Instructions for the task: Print the data exactly as it is given, please.

╭─ Data provided

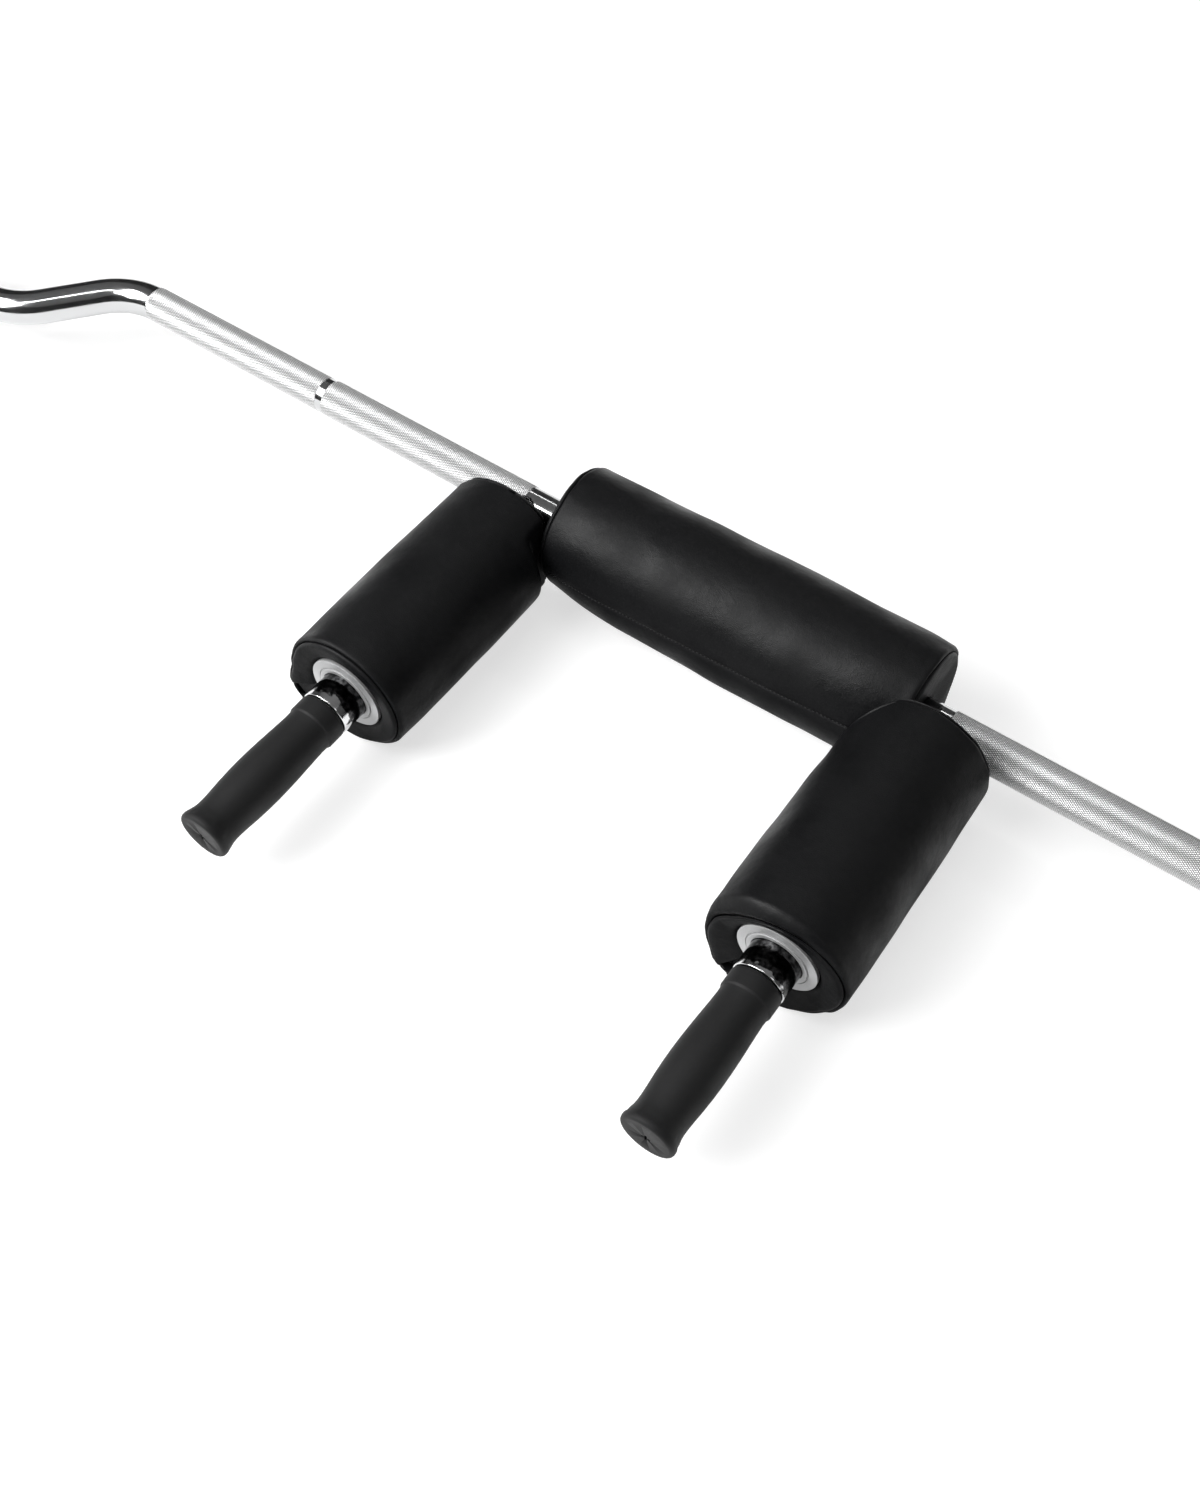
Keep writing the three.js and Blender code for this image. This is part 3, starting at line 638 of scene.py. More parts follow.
# The three pads are tubes of foam, split along their length, in leatherette covers. A cover is one
# long panel with a round end panel sewn to each side; all three are cut open at one corner, where
# the cover closes round the bar on hook and loop tape.
pad_radius = 51.5 * mm
pad_crown = 0.8 * mm
corner_reach = 62 * mm
corner_span = acos(pad_radius / corner_reach)
corner_softness = radians(2)
cover_thickness, edge_bulge = 1.8 * mm, 0.3
disc_panel = [(4.7, 19.9), (4.7, 24), (4.7, 28.4), (4.5, 30.1), (3.9, 31.3), (2.7, 32.3),
              (1.7, 33.8), (1.0, 36.2), (0.55, 39.2), (0.2, 42.2), (0.1, 44.6), (0.4, 46.0),
              (1.1, 46.9), (1.9, 47.3), (2.6, 47.15)]
plain_panel = [(1.7, None), (1.35, 21), (1.0, 26), (0.6, 31), (0.3, 36), (0.1, 41), (0.1, 44.6),
               (0.4, 46.0), (1.1, 46.9), (1.9, 47.3), (2.6, 47.15)]
puffed_panel = [(2.6, None), (2.0, 21), (1.3, 26), (0.7, 31), (0.25, 36), (0.0, 40), (0.15, 43.5),
                (0.8, 46.3), (1.8, 48.1), (2.9, 49.0), (3.8, 49.15), (4.4, 48.8)]
far_panel = [(2.6, None), (2.0, 21), (1.3, 26), (0.7, 31), (0.25, 36), (0.0, 40), (0.1, 43.5),
             (0.5, 46.3), (1.1, 48.2), (1.8, 49.1), (2.4, 49.3), (2.9, 48.9)]
side_rim = [(2.65, 47.95), (2.4, 48.7), (2.65, 49.5), (3.4, 50.25), (4.9, 50.7), (7.5, 50.75)]
puffed_rim = [(5.35, 48.9), (5.5, 49.7), (5.9, 50.3), (6.5, 50.6), (7.5, 50.75)]
far_rim = [(4.3, 48.9), (4.5, 49.8), (5.0, 50.4), (6.0, 50.7), (7.5, 50.75)]
near_seam = (3.5, 46.7)
near_disc_end, near_end = (disc_panel, near_seam, side_rim), (plain_panel, near_seam, side_rim)
puffed_end, far_end = (puffed_panel, (4.95, 47.9), puffed_rim), (far_panel, (3.6, 47.5), far_rim)
rim_depth = 7.5 * mm
floor_gap = 0.7 * mm
tab_start, tab_end = radians(4.66), radians(4.0)
seam_depth, seam_half_width = 0.9 * mm, 1.3 * mm
hollow_depth, hollow_half_width = 0.6 * mm, 7 * mm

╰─

Response:
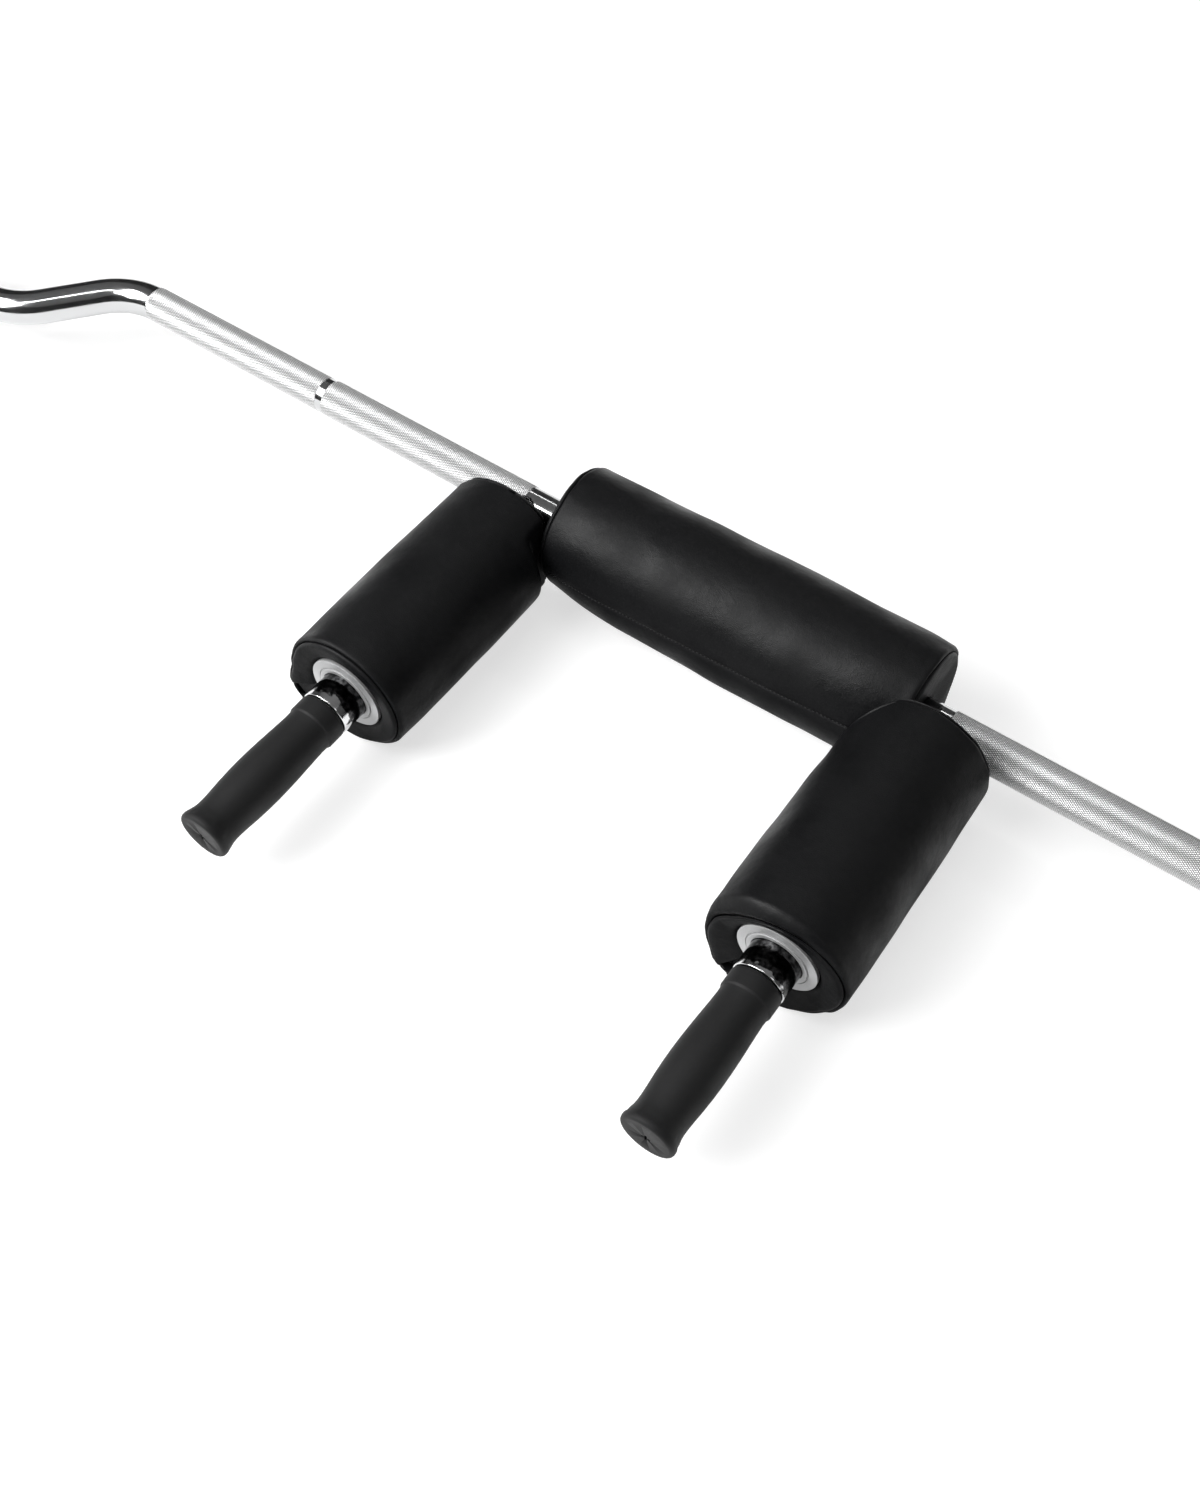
Keep writing the three.js and Blender code for this image. This is part 3, starting at line 638 of scene.py. More parts follow.
# The three pads are tubes of foam, split along their length, in leatherette covers. A cover is one
# long panel with a round end panel sewn to each side; all three are cut open at one corner, where
# the cover closes round the bar on hook and loop tape.
pad_radius = 51.5 * mm
pad_crown = 0.8 * mm
corner_reach = 62 * mm
corner_span = acos(pad_radius / corner_reach)
corner_softness = radians(2)
cover_thickness, edge_bulge = 1.8 * mm, 0.3
disc_panel = [(4.7, 19.9), (4.7, 24), (4.7, 28.4), (4.5, 30.1), (3.9, 31.3), (2.7, 32.3),
              (1.7, 33.8), (1.0, 36.2), (0.55, 39.2), (0.2, 42.2), (0.1, 44.6), (0.4, 46.0),
              (1.1, 46.9), (1.9, 47.3), (2.6, 47.15)]
plain_panel = [(1.7, None), (1.35, 21), (1.0, 26), (0.6, 31), (0.3, 36), (0.1, 41), (0.1, 44.6),
               (0.4, 46.0), (1.1, 46.9), (1.9, 47.3), (2.6, 47.15)]
puffed_panel = [(2.6, None), (2.0, 21), (1.3, 26), (0.7, 31), (0.25, 36), (0.0, 40), (0.15, 43.5),
                (0.8, 46.3), (1.8, 48.1), (2.9, 49.0), (3.8, 49.15), (4.4, 48.8)]
far_panel = [(2.6, None), (2.0, 21), (1.3, 26), (0.7, 31), (0.25, 36), (0.0, 40), (0.1, 43.5),
             (0.5, 46.3), (1.1, 48.2), (1.8, 49.1), (2.4, 49.3), (2.9, 48.9)]
side_rim = [(2.65, 47.95), (2.4, 48.7), (2.65, 49.5), (3.4, 50.25), (4.9, 50.7), (7.5, 50.75)]
puffed_rim = [(5.35, 48.9), (5.5, 49.7), (5.9, 50.3), (6.5, 50.6), (7.5, 50.75)]
far_rim = [(4.3, 48.9), (4.5, 49.8), (5.0, 50.4), (6.0, 50.7), (7.5, 50.75)]
near_seam = (3.5, 46.7)
near_disc_end, near_end = (disc_panel, near_seam, side_rim), (plain_panel, near_seam, side_rim)
puffed_end, far_end = (puffed_panel, (4.95, 47.9), puffed_rim), (far_panel, (3.6, 47.5), far_rim)
rim_depth = 7.5 * mm
floor_gap = 0.7 * mm
tab_start, tab_end = radians(4.66), radians(4.0)
seam_depth, seam_half_width = 0.9 * mm, 1.3 * mm
hollow_depth, hollow_half_width = 0.6 * mm, 7 * mm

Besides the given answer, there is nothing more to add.